@nehiljain I don’t understand what you’re looking at, but I can see that you have a bunch of hard-coded links to your GitHub repository in the code to the /blog page. They probably aren’t doing you any favors.
@gregraven Sorry, the question is why is Blogs | Nehil Jain rendering that page? This code doesn’t exist and I have a suspicion that there is some sort of caching happening in Netlify.
i’m not 100% sure I quite get it yet, but, if you were expecting your Netlify site to get deleted because you deleted your repo, then that won’t work.
Why? Well, the way Netlify works is that it takes your repo, runs your build commands (in most cases this means generating a static site) and then pushes the generated code our to each CDN node worldwide. Those CDN nodes are all synced up so that each one serves the same content, but ostensibly they are all “copies” of the same set of files that get generated on build.

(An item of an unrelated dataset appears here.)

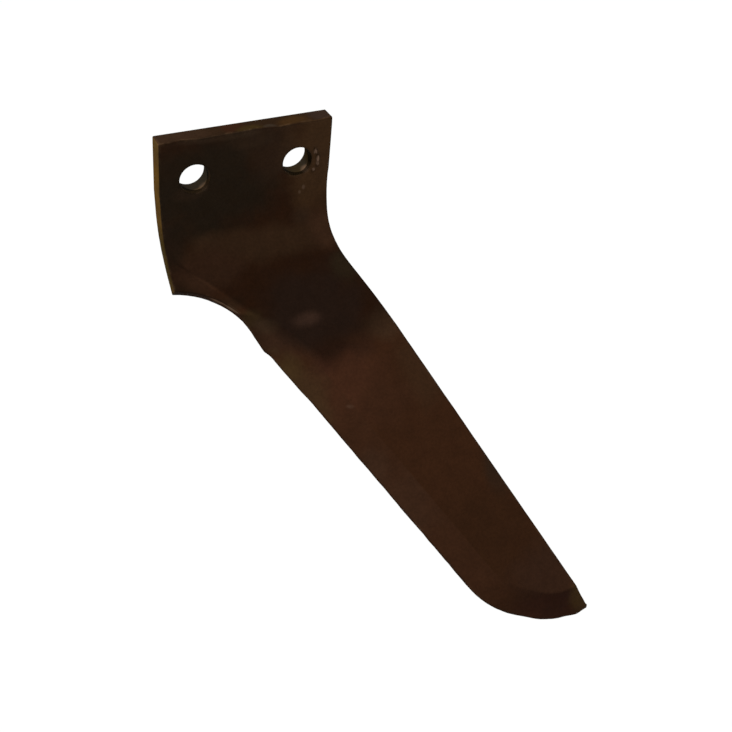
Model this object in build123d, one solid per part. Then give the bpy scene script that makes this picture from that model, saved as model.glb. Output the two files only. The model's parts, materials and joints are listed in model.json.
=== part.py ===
from build123d import *
from math import cos, radians, sin, tan
import os

# Rotary tiller blade: one flat forged bar with two bolt holes, one bend, and a bevelled knife below the bend.
# X runs across the head, Y back through the flange that it is bolted to, and Z up.
# The origin is midway between the two bolt holes, on the back face that meets the flange.

# Bar and head
blade_thickness = 10.0
head_width = 100.0
square_side = 32.0
left_side_taper = 2.7
right_side_taper = 2.6

# Bolt holes
bolt_pitch = 60.0
bolt_hole_diameter = 17.5
bolts_below_top = 24.2

# Bend: the radius is that of the hollow front face, and the tilt turns its line from the top edge.
bend_radius = 48.0
bend_angle = 45.0
bend_tilt = 9.0
bend_below_top = 41.0
shoulder_below_bend = 2.0

# Corners of the knife, laid out flat: across from the head's right side, and down from the end of the bend
neck_corner_down = -5.7
trailing_root = (19.8, 36.9)
tip_right = (108.1, 238.0)
tip_bottom = (85.5, 241.9)
tip_left = (46.2, 224.2)

# The leading edge starts at this corner, which is measured across from the head's left side.
leading_root = (44.5, 41.7)

# Radii of those corners, and of the shoulder between the head and the leading edge
neck_radius = 58.0
trailing_root_radius = 380.0
tip_bottom_radius = 48.0
tip_left_radius = 54.0
shoulder_radius = 52.0

# Bevel on the front of the leading edge and round the tip
bevel_width = 16.0
cutting_edge_thickness = 3.0
bevel_runout_radius = 26.0
bevel_runout_turn = 96.0

# Rounding of the forged edges
edge_radius = 0.8
ridge_radius = 4.0

# Values that follow from the sizes above
half_width = head_width / 2
bend_length = bend_radius * radians(bend_angle)
tilt = radians(bend_tilt)
knife_top = bend_below_top + bend_length / cos(tilt)
reach = 4 * head_width


# Closer than this, an edge lies on a line.
touching = 0.01

# Degrees between the two faces that meet at the bevel's ridge, and at a sharp edge
least_ridge_turn = 12
least_sharp_turn = 35
most_sharp_turn = 120


# The flat layout has X across and Y down, from the middle of the head's top edge.
def on_knife(corner, side=half_width):
    """A corner of the knife as a point of the flat layout, across from one side of the head."""
    return Vector(side + corner[0], knife_top + corner[1])


left_foot_x = left_side_taper - half_width
past_bend = bend_length + shoulder_below_bend
left_foot = Vector(left_foot_x, bend_below_top + past_bend / cos(tilt) - left_foot_x * tan(tilt))
root = on_knife(leading_root, -half_width)


def rounded_line(corners):
    """A line through the corners, each rounded to its own radius, apart from the first and the last."""
    points = [point for point, radius in corners]
    radii = [radius for point, radius in corners[1:-1]]
    return FilletPolyline(*points, radius=radii)


# Right side of the rough plate: the head's side, the neck and the trailing edge
trailing_line = rounded_line([
    (Vector(half_width, 0), 0),
    (Vector(half_width, square_side), 0),
    (on_knife((-right_side_taper, neck_corner_down)), neck_radius),
    (on_knife(trailing_root), trailing_root_radius),
    (on_knife(tip_right), 0),
])

# Left side of the rough plate: the tip and the leading edge, which runs out across the root of the knife
runout_turn = radians(bevel_runout_turn)
runout_start = root - Vector(sin(runout_turn), cos(runout_turn)) * reach
bevel_line = rounded_line([
    (on_knife(tip_right), 0),
    (on_knife(tip_bottom), tip_bottom_radius),
    (on_knife(tip_left), tip_left_radius),
    (root, bevel_runout_radius),
    (runout_start, 0),
])
rough_end = Polyline(runout_start, (runout_start.X, 0), (half_width, 0))
rough_face = make_face(trailing_line.edges() + bevel_line.edges() + rough_end.edges())


def lies_on(edge, line):
    """Whether the middle of an edge is on a line."""
    return line.distance_to(Vertex(edge @ 0.5)) < touching


# Bevel: the front edge of the rough plate is chamfered along the tip, the leading edge and its run-out.
rough_plate = extrude(rough_face, blade_thickness)
rough_front = rough_plate.faces().sort_by(Axis.Z)[0]
bevelled_edges = [edge for edge in rough_front.edges() if lies_on(edge, bevel_line)]
bevel_depth = blade_thickness - cutting_edge_thickness
rough_plate = chamfer(bevelled_edges, bevel_width, bevel_depth, reference=rough_front)

# Shoulder: what is cut away left of the head and below its foot, in an arc down to the root of the knife
shoulder = RadiusArc(left_foot, root, -shoulder_radius)
past_root = root + (shoulder % 1) * bevel_width
waste_left = root.X - reach
waste_line = Polyline(
    past_root,
    (waste_left, past_root.Y + reach),
    (waste_left, -reach),
    (-half_width, -reach),
    (-half_width, square_side),
    left_foot,
)
waste_face = make_face(shoulder.edges() + Line(root, past_root).edges() + waste_line.edges())
flat_blade = rough_plate - extrude(waste_face, blade_thickness)

# Turned to the bend, the flat blade has X along the bend line and Y as the distance past its start.
turned_blade = Rot(0, 0, bend_tilt) * Pos(0, -bend_below_top) * flat_blade

# This plane holds the start of the bend on the front face, and looks into the metal.
bend_plane = Plane(
    origin=(0, -blade_thickness, bolts_below_top - bend_below_top),
    x_dir=(cos(tilt), 0, sin(tilt)),
    z_dir=(0, 1, 0),
)
bend_axis = Axis(bend_plane.origin - bend_plane.z_dir * bend_radius, -bend_plane.x_dir)


def cut_between(start, end):
    """The part of the flat blade between two lines along the bend."""
    band = Box(2 * reach, end - start, 2 * blade_thickness)
    return turned_blade & Pos(0, (start + end) / 2, blade_thickness / 2) * band


def section_through(distance):
    """A slice across the flat blade, so far past the start of the bend and taller than the bar both ways."""
    slice_plane = Plane(origin=(0, distance, blade_thickness / 2), z_dir=(0, 1, 0))
    slice_box = section(turned_blade, section_by=slice_plane).bounding_box()
    middle = Pos(slice_box.center().X, distance, blade_thickness / 2)
    return Pos(0, -distance) * middle * Rot(90, 0, 0) * Rectangle(slice_box.size.X, 2 * blade_thickness)


# Head: the flat plate above the bend
head = bend_plane * cut_between(-reach, 0)

# Neck: slices carried round the bend give its side walls, and a ring gives its front and back faces.
station_count = 8
neck_sections = []
for station in range(station_count + 1):
    share = station / station_count
    flat_section = bend_plane * section_through(share * bend_length)
    neck_sections.append(flat_section.rotate(bend_axis, share * bend_angle))
bar_section = Rot(90, 0, 0) * Rectangle(2 * reach, blade_thickness)
bar_section = bend_plane * Pos(0, 0, blade_thickness / 2) * bar_section
neck = revolve(bar_section, bend_axis, bend_angle) & loft(neck_sections)

# Knife: the bevelled blade below the bend, carried round it
knife = bend_plane * Pos(0, -bend_length) * cut_between(bend_length, reach)
knife = knife.rotate(bend_axis, bend_angle)

blade = head + neck + knife


def edges_that_turn(solid, least, most):
    """The edges where two faces meet at an angle between these limits."""
    picked = []
    for edge in solid.edges():
        normals = [face.normal_at(edge @ 0.5) for face in solid.faces() if edge in face.edges()]
        if len(normals) == 2 and least < normals[0].get_angle(normals[1]) < most:
            picked.append(edge)
    return picked


# The ridge of the bevel is rounded first, and then every sharp edge.
blade = fillet(edges_that_turn(blade, least_ridge_turn, least_sharp_turn), ridge_radius)
blade = fillet(edges_that_turn(blade, least_sharp_turn, most_sharp_turn), edge_radius)

# Bolt holes, with sharp rims
drill_length = 4 * blade_thickness
drill = Cylinder(bolt_hole_diameter / 2, drill_length, rotation=(90, 0, 0))
for side in (-1, 1):
    blade -= Pos(side * bolt_pitch / 2, 0, 0) * drill

os.makedirs("parts", exist_ok=True)
export_step(blade, "parts/tine_blade.step")
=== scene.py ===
# %% [markdown]
# A forged blade for an upright-rotor tiller, dressed and lit in Blender.
# The real blade is one bar of spring steel. It is forged, bent, sheared, hardened and dipped in
# oil, and nothing is fitted to it. The solid model gives its true size and form.
# This lesson adds what forging leaves on it, and lights it as a product picture.

# %% Load the solid model and note its size
import json
import math

import bpy
from mathutils import Matrix, Vector

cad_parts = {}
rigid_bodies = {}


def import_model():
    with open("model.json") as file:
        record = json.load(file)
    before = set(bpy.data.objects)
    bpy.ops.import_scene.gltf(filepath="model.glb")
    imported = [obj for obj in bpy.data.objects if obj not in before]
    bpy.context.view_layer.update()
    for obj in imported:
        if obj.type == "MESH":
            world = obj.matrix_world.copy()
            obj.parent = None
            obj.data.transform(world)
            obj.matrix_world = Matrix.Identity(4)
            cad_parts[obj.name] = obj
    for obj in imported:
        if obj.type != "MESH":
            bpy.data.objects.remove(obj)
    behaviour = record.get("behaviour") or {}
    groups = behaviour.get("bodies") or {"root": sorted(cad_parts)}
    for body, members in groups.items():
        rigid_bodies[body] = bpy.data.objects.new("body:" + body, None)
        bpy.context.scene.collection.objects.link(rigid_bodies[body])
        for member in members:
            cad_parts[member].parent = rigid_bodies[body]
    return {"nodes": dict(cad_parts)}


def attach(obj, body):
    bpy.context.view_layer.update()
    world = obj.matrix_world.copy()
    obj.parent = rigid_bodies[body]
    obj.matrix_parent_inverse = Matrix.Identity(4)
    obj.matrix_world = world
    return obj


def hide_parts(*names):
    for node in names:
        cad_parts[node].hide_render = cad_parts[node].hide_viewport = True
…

When you delete your repo, or change the content in some other way, this does not automatically mean changes happen on each CDN node (that’s what continuous integration is for, but we don’t delete a whole site via CI as it is too complicated and dangerous)
The only way to delete a site is to either a.) delete it via the UI (which then sends a delete command, if you will, to each CDN node and removes the content) or, b.) change the content of the repo, and then issue a deploy. If you delete all the files from the repo, and then issue an “empty” deploy, your netlify site name would be preserved but you’d have an empty site basically. Not sure that’s what you want, but, maybe this helps to clear up why your site is “still there” even though it got deleted.